It’s funny how I could go for years without talking about this to anyone.
Eleven years before I told anyone at all.
Thirteen more years before I helped a friend through her journey and realized I needed to share a bit more, to be open and vulnerable in order to help her feel less alone.
Another year before I got incredibly, righteously angry at what I was still hearing from well-meaning people within the church about how to treat mental health.
And another year still before I finally spoke up.
Two nights ago I spoke to a group of Christian teenagers about my story. About my anxiety and depression and isolation. About my relationship with God and my fear that my mental health was an indication of my lack of faith. About the second layer of stigma that exists within the Christian community and how important it was that we break through that.

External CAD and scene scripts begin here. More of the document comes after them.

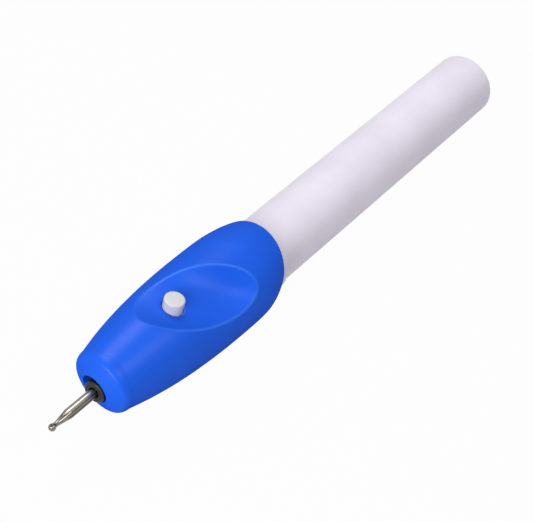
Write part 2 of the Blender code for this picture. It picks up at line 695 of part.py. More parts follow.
def make_armature(pen):
    """A three-pole iron core, a winding round each pole, and the commutator."""
    iron = material("LaminatedIron", (0.30, 0.30, 0.31), 0.5, 0.9)
    copper = material("Copper", (0.72, 0.30, 0.12), 0.35, 1.0)
    front = armature_front()
    rear = front + ARMATURE_LENGTH
    outer = rotor_radius()
    bore = SHAFT_RADIUS + PRESS_GAP
    hub = bore + HUB_WALL
    shoe = outer - POLE_TIP
    solid = bmesh.new()
    loop = []
    neck = POLE_NECK / 2
    root = math.sqrt(hub * hub - neck * neck)
    tip = shoe * math.tan(POLE_ANGLE / 2)
    for pole in range(POLE_COUNT):
        middle = math.tau * pole / POLE_COUNT
        turn = Matrix.Rotation(middle, 3, "X")
        loop += [turn @ Vector((front, *spot)) for spot in ((root, -neck), (shoe, -neck), (shoe, -tip))]
        loop += [polar(front, outer, middle + POLE_ANGLE * share) for share in np.linspace(-0.5, 0.5, 7)]
        loop += [turn @ Vector((front, *spot)) for spot in ((shoe, tip), (shoe, neck), (root, neck))]
        loop += [polar(front, hub, middle + math.pi / POLE_COUNT * share) for share in (0.6, 1.0, 1.4)]
    face = solid.faces.new([solid.verts.new(point) for point in loop])
    grown = bmesh.ops.extrude_face_region(solid, geom=[face])
    moved = [item for item in grown["geom"] if isinstance(item, bmesh.types.BMVert)]
    bmesh.ops.translate(solid, verts=moved, vec=(ARMATURE_LENGTH, 0, 0))
    bmesh.ops.triangulate(solid, faces=solid.faces)
    core = mesh_piece("armature_core", solid, iron, pen)
    combine(core, cylinder_cutter("CutArmature", front - OVERRUN, rear + OVERRUN, bore, pen, TINY_FACETS))
    coil_in = POLE_NECK / 2 + PRESS_GAP
    coil_out = coil_in + COIL_THICKNESS
    for pole in range(POLE_COUNT):
        angle = math.tau * pole / POLE_COUNT
        winding = block(f"winding_{pole + 1}", (front - PRESS_GAP - COIL_THICKNESS, hub + PRESS_GAP, -coil_out),
                        (rear + PRESS_GAP + COIL_THICKNESS, shoe - PRESS_GAP, coil_out), copper, pen)
        hollow = block(f"CutWinding{pole}", (front - PRESS_GAP, hub - OVERRUN, -coil_in),
                       (rear + PRESS_GAP, shoe + OVERRUN, coil_in), None, pen)
        winding.rotation_euler.x = angle
        hollow.rotation_euler.x = angle
        combine(winding, as_guide(hollow))
    start = rear + COIL_THICKNESS + 2 * PRESS_GAP
    outline = ((start, bore), (start, COMMUTATOR_RADIUS), (start + COMMUTATOR_LENGTH, COMMUTATOR_RADIUS),
               (start + COMMUTATOR_LENGTH, bore))
    turned("commutator", outline, copper, pen, SMALL_FACETS, closed=True)


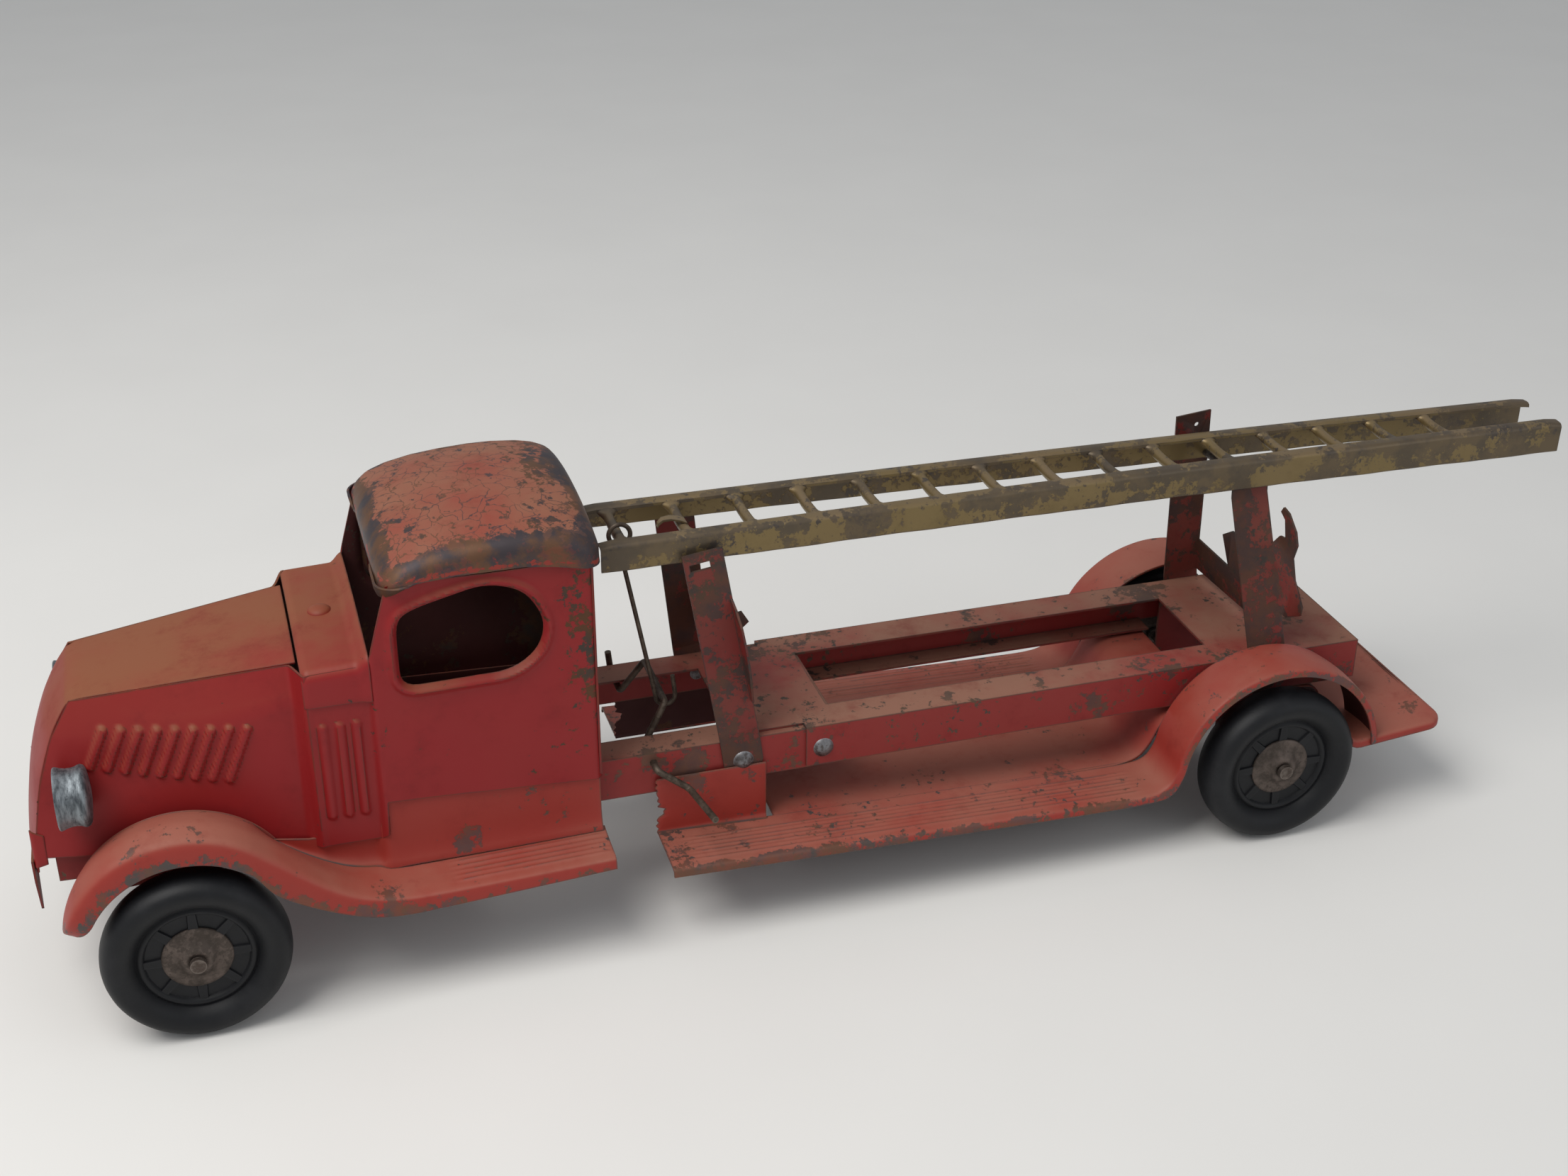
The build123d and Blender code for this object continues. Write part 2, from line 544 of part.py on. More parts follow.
def lift_link():
    """The wire from the first rung to the crank: an eye round the rung, a hook round the throw."""
    eye_x = LADDER_X0 + rung_x(0)
    eye_z = LADDER_TOP_AT_PIVOT + (PIVOT[0] - eye_x) * tan(radians(LADDER_TILT)) - RUNG_R
    eye = Pos(eye_x, 0, eye_z) * Rot(90, 0, 0) * Torus(EYE_R, LINK_WIRE_R)
    hook_x, hook_z = HOOK_CENTRE
    start = (eye_x - 0.5, eye_z - EYE_R)
    run, rise = start[0] - hook_x, start[1] - hook_z
    meets = degrees(atan2(rise, run) + acos(HOOK_R / hypot(run, rise)))
    bend = CenterArc(HOOK_CENTRE, HOOK_R, meets, 365.0 - meets)
    tail = Line(bend @ 1, bend @ 1 + 9.0 * (bend % 1))
    path = Plane.XZ * Wire([*Line(start, bend @ 0).edges(), *bend.edges(), *tail.edges()])
    section = Plane(origin=path @ 0, z_dir=path % 0) * Circle(LINK_WIRE_R)
    link = eye + sweep(section, path=path)
    return Pos(0, -9.0, eye_z) * Rot(-4.2, 0, 0) * Pos(0, 0, -eye_z) * link


# ---- assembly ----------------------------------------------------------------------------
def wheel_nodes():
    """Tyre and two hub plates for each of the four wheels."""
    nodes = {}
    for end, x in (("front", 0.0), ("rear", WHEELBASE)):
        for hand, side in (("left", -1), ("right", 1)):
            nodes[f"tyre_{end}_{hand}"] = tyre(x, side)
            nodes[f"hub_outer_{end}_{hand}"] = hub_plate(x, side, 1)
            nodes[f"hub_inner_{end}_{hand}"] = hub_plate(x, side, -1)
    return nodes


def handed_nodes():
    """Pieces made in left and right versions."""
    makers = {"body_side": body_side, "headlamp": headlamp, "front_wing": front_wing, "rear_wing": rear_wing}
    nodes = {}
    for name, maker in makers.items():
        piece = maker()
        nodes[f"{name}_left"] = piece
        nodes[f"{name}_right"] = other_side(piece)
    return nodes


def all_nodes():
    nodes = {
        "front_frame": front_frame(),
        "rear_frame": rear_frame(),
        "front_axle_hanger": axle_hanger(0.0, HANGER_HALF, FRAME_TOP - SHEET),
        "rear_axle_hanger": axle_hanger(WHEELBASE, HANGER_HALF, REAR_FRAME_TOP - SHEET),
        "front_axle": axle(0.0),
        "rear_axle": axle(WHEELBASE),
        "hood_panel": hood_panel(),
        "cowl_cap": cowl_cap(),
        "cowl_rivet": cowl_rivet(),
        "cab_back": cab_back(),
        "cab_roof": cab_roof(),
        "front_apron": front_apron(),
        "rear_platform": rear_platform(),
        "front_bracket": front_bracket(),
        "rear_bracket": rear_bracket(),
        "front_bracket_rivets": rivets(FRONT_FOOT_X, FRAME_HALF + LAP + SHEET),
        "frame_rivets": rivets(JOINT_RIVET_X, REAR_FRAME_HALF),
        "rear_bracket_rivets": rivets(REAR_FOOT_X, REAR_FRAME_HALF + LAP + SHEET),
        "ladder": ladder(),
        "ladder_pin": ladder_pin(),
        "lift_crank": lift_crank(),
        "lift_link": lift_link(),
    }
    nodes.update(handed_nodes())
    nodes.update(wheel_nodes())
    return nodes


def main():
    os.makedirs("parts", exist_ok=True)
    for name, shape in all_nodes().items():
        export_step(Pos(-MID_X, 0, 0) * shape, f"parts/{name}.step")


main()
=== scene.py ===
"""Visual model of a pressed-steel toy ladder truck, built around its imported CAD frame.

Sizes are in millimetres from the ground point under the front axle (x rearward, z up, the crank
on the -y side) until a mesh is made; meshes are in metres in the row frame.
"""

from __future__ import annotations

import json
import logging
import math
from dataclasses import dataclass
from enum import Enum
from typing import Callable, Sequence, Union

import bmesh
import bpy
import numpy as np
from mathutils import Matrix, Vector
from mathutils.geometry import delaunay_2d_cdt

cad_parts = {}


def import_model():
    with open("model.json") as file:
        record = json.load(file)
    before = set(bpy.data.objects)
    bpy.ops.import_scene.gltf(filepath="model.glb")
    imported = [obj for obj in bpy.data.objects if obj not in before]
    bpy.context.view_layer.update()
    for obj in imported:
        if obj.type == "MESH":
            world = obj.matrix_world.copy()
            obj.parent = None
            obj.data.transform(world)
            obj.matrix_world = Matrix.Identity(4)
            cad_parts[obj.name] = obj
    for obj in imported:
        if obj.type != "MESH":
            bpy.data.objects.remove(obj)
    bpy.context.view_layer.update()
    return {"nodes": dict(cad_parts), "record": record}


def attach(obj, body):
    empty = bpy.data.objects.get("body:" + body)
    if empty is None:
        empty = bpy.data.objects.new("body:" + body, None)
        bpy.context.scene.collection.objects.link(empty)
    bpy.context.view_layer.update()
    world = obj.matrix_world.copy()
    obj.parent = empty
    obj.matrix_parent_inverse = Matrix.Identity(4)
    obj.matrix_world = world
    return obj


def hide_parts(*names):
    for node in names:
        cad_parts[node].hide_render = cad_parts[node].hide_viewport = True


LOG = logging.getLogger("ladder_truck")
MM = 0.001
DATUM_X = -0.29775
Value = Union[float, int, str, Sequence[float], bpy.types.NodeSocket, bpy.types.Material,
              bpy.types.Object]
Field = Callable[[np.ndarray, np.ndarray], np.ndarray]


class Side(Enum):
    """Which side of the truck a piece is on, as the sign of y."""

    LEFT = -1
    RIGHT = 1

    @property
    def word(self) -> str:
        """The side's name in node names."""
        return self.name.lower()


class Gauge(Enum):
    """Sheet thicknesses in millimetres."""

    BODY = 1.0
    LAMP = 0.7


# ---- curves and numbers -------------------------------------------------------------------
def ease(t: np.ndarray) -> np.ndarray:
    """Smooth step of values clipped to the range 0 to 1."""
    t = np.clip(t, 0.0, 1.0)
    return t * t * (3.0 - 2.0 * t)


def softer_low(a: np.ndarray, b: np.ndarray, radius: float) -> np.ndarray:
    """The lower of two fields, rounded where they cross.

    Args:
        a: First field.
        b: Second field.
        radius: Half breadth of the rounded zone.

    Returns:
        The blended field.
    """
    mix = np.clip(0.5 + 0.5 * (b - a) / radius, 0.0, 1.0)
    return b * (1.0 - mix) + a * mix - radius * mix * (1.0 - mix) * 0.5


def resample(points: Sequence[Sequence[float]], count: int) -> np.ndarray:
    """Evenly spaced points along a smooth line through the given ones.

    Args:
        points: Corner points, two or three numbers each.
        count: How many points to return.

    Returns:
        An array of count points.
    """
    base = np.asarray(points, float)
    padded = np.vstack([2 * base[0] - base[1], base, 2 * base[-1] - base[-2]])
    rows = []
    for i in range(1, len(padded) - 2):
        p0, p1, p2, p3 = padded[i - 1:i + 3]
        for t in np.linspace(0, 1, 24, endpoint=False):
            rows.append(0.5 * (2 * p1 + (p2 - p0) * t + (2 * p0 - 5 * p1 + 4 * p2 - p3) * t ** 2
                               + (3 * p1 - p0 - 3 * p2 + p3) * t ** 3))
    line = np.vstack([*rows, base[-1]])
    run = np.concatenate([[0], np.cumsum(np.linalg.norm(np.diff(line, axis=0), axis=1))])
    at = np.linspace(0, run[-1], count)
    return np.stack([np.interp(at, run, line[:, k]) for k in range(line.shape[1])], 1)


def arc(centre: tuple[float, float], radius: float, start: float, end: float,
        count: int) -> list[tuple[float, float]]:
    """Points on a circle between two angles.

    Args:
        centre: The circle's centre.
        radius: Its radius.
        start: First angle in degrees.
        end: Last angle in degrees.
        count: How many points.

    Returns:
        The points in order.
    """
    angles = np.radians(np.linspace(start, end, count))
    return [(centre[0] + radius * math.cos(a), centre[1] + radius * math.sin(a)) for a in angles]


def distance_to_loop(points: np.ndarray, loop: np.ndarray) -> np.ndarray:
    """Signed distance from points to a closed loop, negative inside.

    Args:
        points: An (n, 2) array.
        loop: The loop's corners.

    Returns:
        One distance for each point.
    """
    best = np.full(len(points), 1e9)
    inside = np.zeros(len(points), bool)
    for a, b in zip(loop, np.roll(loop, -1, axis=0)):
        edge = b - a
        t = np.clip(((points - a) @ edge) / (edge @ edge), 0, 1)
        best = np.minimum(best, np.linalg.norm(points - a - t[:, None] * edge, axis=1))
        crosses = (a[1] > points[:, 1]) != (b[1] > points[:, 1])
        slope = (b[0] - a[0]) / (b[1] - a[1] if b[1] != a[1] else 1e-9)
        inside ^= crosses & (points[:, 0] < a[0] + slope * (points[:, 1] - a[1]))
    return np.where(inside, -best, best)


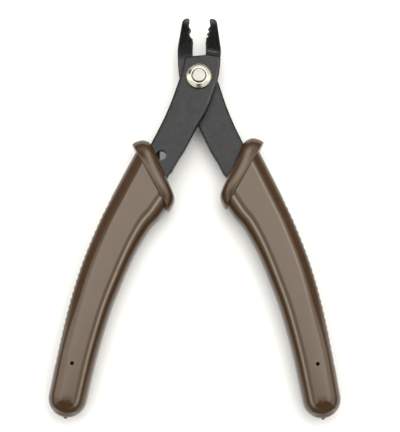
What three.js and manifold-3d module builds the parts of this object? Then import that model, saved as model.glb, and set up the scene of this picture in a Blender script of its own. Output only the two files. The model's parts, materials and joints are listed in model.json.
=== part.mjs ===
// Crimping pliers: two stamped steel levers in a lap joint, a headed pivot pin between two domed
// washers, and a moulded grip on each tang. Millimetres, +Z up, lying flat, jaws towards +Y.
//
// Every piece is drawn in the shut frame: pivot axis on Z through 0,0, the plane between the two
// levers at z = 0, and the jaws meeting on the plane x = 0. The front half is drawn once. The rear
// half is the same stamping turned half a turn about Y, with its own crimping notches.
import * as THREE from "three";
import { mergeVertices } from "three/addons/utils/BufferGeometryUtils.js";
import Module from "manifold-3d";

const wasm = await Module();
wasm.setup();

// Driving dimensions
const HALF_OPEN = THREE.MathUtils.degToRad(9.3); // each lever's turn from shut to wide open
const PLATE = 3.0; // thickness of the steel
const LAP_GAP = 0.1; // running gap between the two levers
const JAW_GAP = 0.05; // from the meeting plane to each jaw face
const JAW_TIP_Y = 19.6;
const JAW_HALF_BASE = 1.55; // half the jaw's thickness at its root
const JAW_HALF_TIP = 1.15;
const STEP_BACK_Y = 7.1; // where the jaw starts to leave the plate, on the lap side
const STEP_FRONT_Y = 7.2; // the same on the outer side
const STEP_FRONT_RUN = 1.4; // length of the joggle along the jaw, on the outer side
const STEP_BACK_RUN = 3.6; // the same on the lap side, where it is gentler
const PIN_R = 1.9;
const PIN_CLEARANCE = 0.08;
const PIN_HEAD_R = 2.25;
const PIN_HEAD_H = 0.6;
const WASHER_R = 4.0;
const WASHER_EDGE_H = 0.6;
const WASHER_H = 1.35;
const SEAT_GAP = 0.05; // between parts that rest on each other
const HOOK_HOLE_R = 1.55; // spring hook hole in the front lever
const LEVER_LEAN = THREE.MathUtils.degToRad(18.9); // shank's lean from -Y towards -X
const GRIP_HALF_T = 5.4; // half the grip's thickness at its flat panels
const GUARD_HALF_T = 6.4; // half the thumb guard's thickness
const GUARD_H = 4.7; // height of its dome above its rim
const RIGHT_GRIP_SEAT = 0.7; // the right grip sits this much further up its tang
const POCKET_GAP = 0.3; // around the tang inside the grip
const SIGHT_HOLE_R = 0.55; // locating-pin hole near the grip's end
const RIB_PITCH = 2.0; // ribs on the grip's outer edge
const RIB_DEPTH = 0.3;
const ROUND_SIDES = 40;
const CUT_REACH = 8; // how far cutting shapes run past the lap plane

const faceZ = LAP_GAP / 2; // lap face of the front lever
const outerZ = faceZ + PLATE; // its outer face

const steel = new THREE.MeshStandardMaterial({ color: 0x39393b, roughness: 0.5, metalness: 0.7 });
const nickel = new THREE.MeshStandardMaterial({ color: 0xd9d2bd, roughness: 0.2, metalness: 1 });
const brown = new THREE.MeshStandardMaterial({ color: 0x5b4434, roughness: 0.35, metalness: 0 });

// ---- helpers -------------------------------------------------------------------------------

const v2 = (x, y) => new THREE.Vector2(x, y);

// A three.js geometry as a manifold-3d solid.
function solid(geometry) {
  const bare = geometry.index ? geometry.toNonIndexed() : geometry.clone();
  bare.deleteAttribute("normal");
  bare.deleteAttribute("uv");
  const merged = mergeVertices(bare, 1e-4);
  return new wasm.Manifold(
    new wasm.Mesh({
      numProp: 3,
      vertProperties: merged.attributes.position.array,
      triVerts: new Uint32Array(merged.index.array),
    }),
  );
}

// A solid as a named three.js mesh.
function piece(name, made, material) {
  const m = made.getMesh();
  const geometry = new THREE.BufferGeometry();
  geometry.setAttribute("position", new THREE.BufferAttribute(new Float32Array(m.vertProperties), 3));
  geometry.setIndex(new THREE.BufferAttribute(m.triVerts, 1));
  geometry.computeVertexNormals();
  const mesh = new THREE.Mesh(geometry, material);
  mesh.name = name;
  return mesh;
}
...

I told them that God loved them, that they are worthy and lovely and loved. And that they don’t have to fight this alone, that there are people who will help them, who will walk along side them with love and compassion. And that therapy and medication can be ways that God provides to help them heal.
I asked them to be brave. Not for every minute of every day, but just for the 30 seconds it takes to reach out to someone.
Honestly, I probably rambled. Speaking aloud in front of people is something I try to avoid.
I called my husband about 10 minutes before I got there, teary eyed and panicking that this was absolutely a terrible idea. “Julia. This is it. This is why you went through all that. If you can help one kid, can you imagine what it would have meant to you to hear this when you were that age? You can do this. It’s going to be fine. Go. I love you.”
It felt important to speak up. To let them know. To help make sure that no one else feels like they have to walk through this alone.
There were some red-rimmed eyes, and small nods as I talked. And some shy smiles as I saw them the next day.
And a single “Thank you for talking. I know that had to have been hard, but I appreciated hearing it.”
And if that single thank you is all I ever hear, if that one kid remembers my story at some point when he needs it, then speaking up is worth it.